STORED DATA:

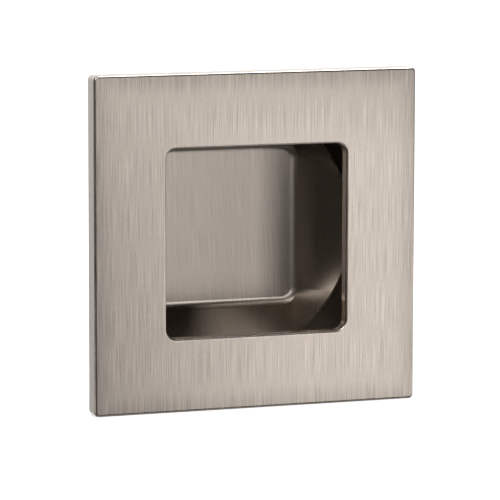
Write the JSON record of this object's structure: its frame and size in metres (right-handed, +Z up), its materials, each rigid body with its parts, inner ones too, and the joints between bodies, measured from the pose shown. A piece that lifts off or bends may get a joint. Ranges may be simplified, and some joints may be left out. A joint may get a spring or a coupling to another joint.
{
  "type": "flush pull",
  "caption": "Square recessed flush pull for a sliding or cupboard door, with a square finger mouth and a round cup behind it that narrows to a square floor.",
  "frame": {"origin": "middle of the face plate's rear face, which lies on the door", "axes": "+Y into the door, +X to the right and +Z up as seen from the room"},
  "size_m": [0.07, 0.0253, 0.07],
  "materials": {
    "plate_satin_nickel": "satin, brushed up and down",
    "cup_satin_nickel": "satin, brushed up and down"
  },
  "bodies": {
    "root": {"face_plate": "plate_satin_nickel", "cup": "cup_satin_nickel"}
  },
  "joints": []
}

GIVEN REQUEST:
From the first line to the last, please quote the material above exactly.

EXPECTED ANSWER:
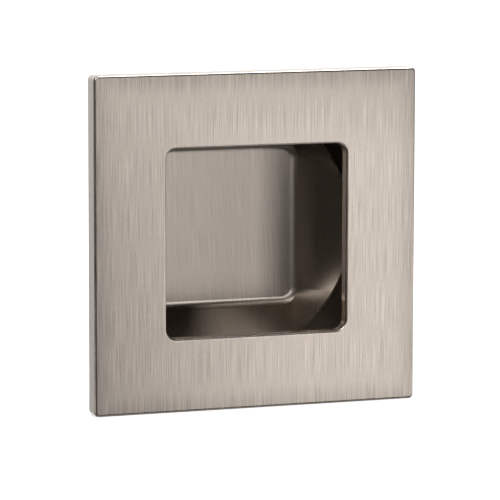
Write the JSON record of this object's structure: its frame and size in metres (right-handed, +Z up), its materials, each rigid body with its parts, inner ones too, and the joints between bodies, measured from the pose shown. A piece that lifts off or bends may get a joint. Ranges may be simplified, and some joints may be left out. A joint may get a spring or a coupling to another joint.
{
  "type": "flush pull",
  "caption": "Square recessed flush pull for a sliding or cupboard door, with a square finger mouth and a round cup behind it that narrows to a square floor.",
  "frame": {"origin": "middle of the face plate's rear face, which lies on the door", "axes": "+Y into the door, +X to the right and +Z up as seen from the room"},
  "size_m": [0.07, 0.0253, 0.07],
  "materials": {
    "plate_satin_nickel": "satin, brushed up and down",
    "cup_satin_nickel": "satin, brushed up and down"
  },
  "bodies": {
    "root": {"face_plate": "plate_satin_nickel", "cup": "cup_satin_nickel"}
  },
  "joints": []
}